In the States, she acquired a husband, a son, and a job at Planned Parenthood, then a very small organisation. One day, a researcher came into the office, looking for an interview partner for a radio station. No-one else was interested as there wasn’t any money in it, so Ruth ended up taking the gig. She was so good that they eventually offered her a show of her own.

At the time, most radio stations based their programming mainly around music, but were legally required to provide a certain number of hours of Public Service Broadcasting – which they put on in the middle of the night when no-one was listening. Despite this inauspicious start, Dr. Ruth’s radio show gradually gained more listeners than many music-based breakfast shows.

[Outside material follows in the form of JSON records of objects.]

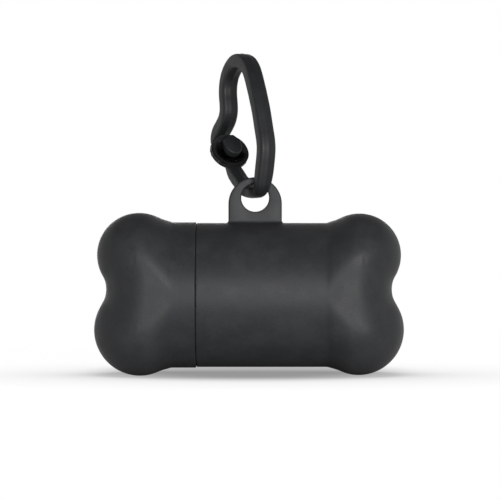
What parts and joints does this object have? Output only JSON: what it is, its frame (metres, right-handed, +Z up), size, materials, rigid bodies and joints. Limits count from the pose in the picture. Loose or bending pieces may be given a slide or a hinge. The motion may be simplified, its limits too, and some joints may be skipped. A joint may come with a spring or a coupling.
{
  "type": "dog poop bag dispenser",
  "caption": "Bone-shaped bag dispenser in dark plastic with a screw-on end cap, a top tab and a moulded snap clip that hangs it from a leash.",
  "frame": {"origin": "inner top of the clip's loop, where the object hangs from a leash or a hook", "axes": "+Z up, X along the bone with the screw cap at -X, and the front faces -Y"},
  "size_m": [0.0852, 0.045, 0.0896],
  "materials": {
    "shell": "charcoal-black polypropylene, satin with a very fine grain",
    "clip": "charcoal-black flexible polypropylene, smooth satin",
    "stub": "grey moulded plastic",
    "card": "plain brown card",
    "film": "thin green film, wound"
  },
  "bodies": {
    "clip": {"clip_strap": "clip"},
    "ring_arm": {"clip_ring_arm": "clip"},
    "case": {"case_body": "shell"},
    "stub": {"roll_stub": "stub"},
    "cap": {"cap_shell": "shell"},
    "roll": {"roll_core": "card", "bag_roll": "film"}
  },
  "joints": [
    {"name": "case_swing", "type": "hinge", "parent": "clip", "child": "case", "pos_m": [0.00407, -0.00914, -0.03655], "axis": [0, 1, 0], "range_deg": [-80, 80]},
    {"name": "clip_snap", "type": "hinge", "parent": "clip", "child": "ring_arm", "pos_m": [0.00041, -0.00091, -0.0322], "axis": [0.9135, 0.4067, 0], "range_deg": [0, 55]},
    {"name": "cap_travel", "type": "slide", "parent": "case", "child": "stub", "axis": [-1, 0, 0], "range_m": [0, 0.0099]},
    {"name": "cap_twist", "type": "hinge", "parent": "stub", "child": "cap", "pos_m": [0.00247, -0.00914, -0.06345], "axis": [-1, 0, 0], "range_deg": [0, 1080.5]},
    {"name": "roll_spin", "type": "hinge", "parent": "case", "child": "roll", "pos_m": [0.00247, -0.00914, -0.06345], "axis": [1, 0, 0], "continuous": true}
  ],
  "couplings": [
    {"joint": "cap_twist", "follows": "cap_travel", "rad_per_m": 1904}
  ]
}
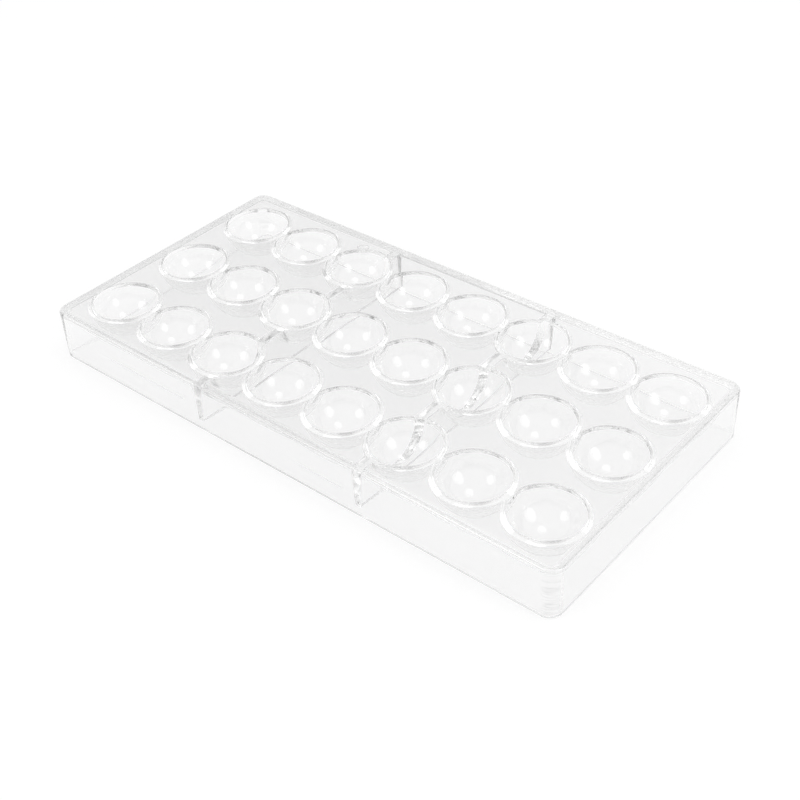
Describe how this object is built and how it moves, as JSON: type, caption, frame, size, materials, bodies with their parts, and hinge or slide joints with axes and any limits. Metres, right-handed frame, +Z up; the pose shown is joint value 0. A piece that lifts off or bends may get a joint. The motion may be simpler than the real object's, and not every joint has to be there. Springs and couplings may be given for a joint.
{
  "type": "chocolate mould",
  "caption": "Clear rigid tray mould with rows of half-round cavities in a flat plate, on a skirt wall with an open, ribbed underside.",
  "frame": {"origin": "under the middle of the tray, on the plane that the rim stands on", "axes": "+X along the length, +Y across the width, +Z up towards the side that is filled"},
  "size_m": [0.275, 0.135, 0.024],
  "materials": {
    "clear_polycarbonate": "clear and polished, with faint tool marks on the upright corners"
  },
  "bodies": {
    "root": {"mould": "clear_polycarbonate"}
  },
  "joints": []
}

I’ve banged on more than usual about this film because there is so much to report. I haven’t really started to go into the questions it raises. One of which is trying to understand how Westheimer can be so empathetic a doctor and tv host and yet be so guarded with her own emotions. We see her smiling all the time, but her daughter only saw her cry once – at her husband’s death.

A scene at the Holocaust memorial at Yad Vashem is particularly illuminating. Accompanied by the cameras, Ruth learns the fate of her parents for the first time. Her father died in Auschwitz, her mother was just unaccounted for. Ruth is obviously moved, but her face is impassive. She jokes that as Jews in Germany they learned not to cry.

The whole back story is so compelling that the film would have worked if the subject was as dull as ditchwater. And Ruth Westheimer is anything but. Always lively and engaged, she entertains throughout. It’s a film that both delights and informs, and should work even for people who were unaware of Dr. Ruth until now. Definitely worth a watch. Then tell all your friends.